Quero ser feliz. Estou em busca da felicidade. Humanistas, façam-me o favor de arranjar alegria. Só preciso de alguns caprichos: um sofá, uma televisão, um comando e uma variedade generosa de séries, filmes e documentários. Isto é só o prioritário. Há mais. Para além do óbvio, como boa comida, gosto de livros e aprender línguas. Exijo uma biblioteca e aulas de italiano em horário pós-laboral. A minha intenção é louvável: quero declamar Alighieri na língua materna. É cultura, garanto. E não me venham com fitas, como dizer que Dante é fútil.
O Estado deve centrar as suas políticas na pessoa humana, "esta é o centro e o fim último de todas as decisões políticas". Eu não conheço nenhuma pessoa que não seja humana, mas confio nos humanistas militantes. Finalmente, convenceram-me que é preciso vociferar basta! Vamos ignorar os problemas económicos do país. Afinal, estes só subsistem pela perfídia dos interesses instalados. Vamos abnegar o lucro, a ganância e o egoísmo. Uma sociedade feliz não precisa de esforço, dedicação e, quem sabe, alguns vestígios de sacrifício pessoal.
Não precisa, certamente. Quem alega tais coisas são os parvos, os idiotas ideologicamente condicionados. Os seres humanos querem ser felizes e devem ser felizes! A felicidade é um bem supremo! As dificuldades só incomodam, portanto, devem ser abolidas. Por decreto, com efeito imediato. Se o decreto não funcionar, não há problema nenhum. Encomendamos uma revolução, possivelmente aos islandeses. Daquelas com muita fibra e sais minerais. Arranjamos um navio cargueiro (infelizmente, vamos ter de pagá-lo), de modo, a expedir os opressores "instalados" que põem o país em marcha à ré para um lugar distante, como a Mongólia (Madagáscar não seria original).
Uma revolução é uma operação logística complexa. Embora existam os casos evidentes de joio, nem sempre é fácil distinguir uma pessoa humana opressora, retrógrada e subdesenvolvida, de uma pessoa supra-humana instruída, sapiente, cheia de humanismo e hiper-desenvolvida. Apesar destes reveses, felizmente, o que não faltam neste país são especialistas em revoluções, seres perfeitamente capazes de desempenhar estas funções logísticas complexas com brio e esmero.

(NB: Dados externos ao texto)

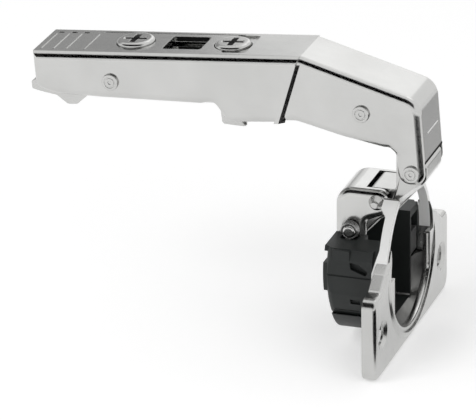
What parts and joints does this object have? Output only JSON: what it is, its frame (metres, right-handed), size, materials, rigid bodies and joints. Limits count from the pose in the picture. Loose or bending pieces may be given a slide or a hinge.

Despachados os opressores, começa a bonança. Bem, começa salvo seja. A promessa de garantir plenitude, bem-aventurança e prosperidade a 10.562.178 de indivíduos (Censos 2011) não é tarefa de somenos. O empreendimento pode produzir dores de cabeça. São tantos os problemas que suponho até que não tenha espaço para todos. A condição humana prima pela diversidade, cada um deve trilhar o seu próprio destino. Compete à sociedade não anular a possibilidade de cada um palmilhar o seu percurso. Porém, isto não significa que o colectivo deva servir tudo de bandeja. O que é bom para uns pode ser péssimo para outros. Eu sei que os arautos do humanismo militante já têm tudo bem delineado, mas lembro que os recursos são limitados, para além de não ser humano definir trajectos lineares para a felicidade alheia. Quando falo de recursos, não estou só a referir o capital. Um outro exemplo de um recurso exíguo é o tempo.
Lembram-se dos meus caprichos? Conseguem imaginar o tempo necessário para eu ter tudo aquilo? O tempo de outras pessoas, digamos, humanas. Tempo alheio que, seguramente, não me pertence. Não será um pouco abusivo exigir para mim o vosso tempo para satisfazer os meus caprichos? Agora, multipliquem estes individuais preceitos idílicos por 10.562.178 de portugueses. Repararam o incomensurável tempo necessário para erguer uma sociedade absolutamente ideal? Se queremos regressar ao Jardim de Éden, o bilhete de ida não será nenhuma bagatela.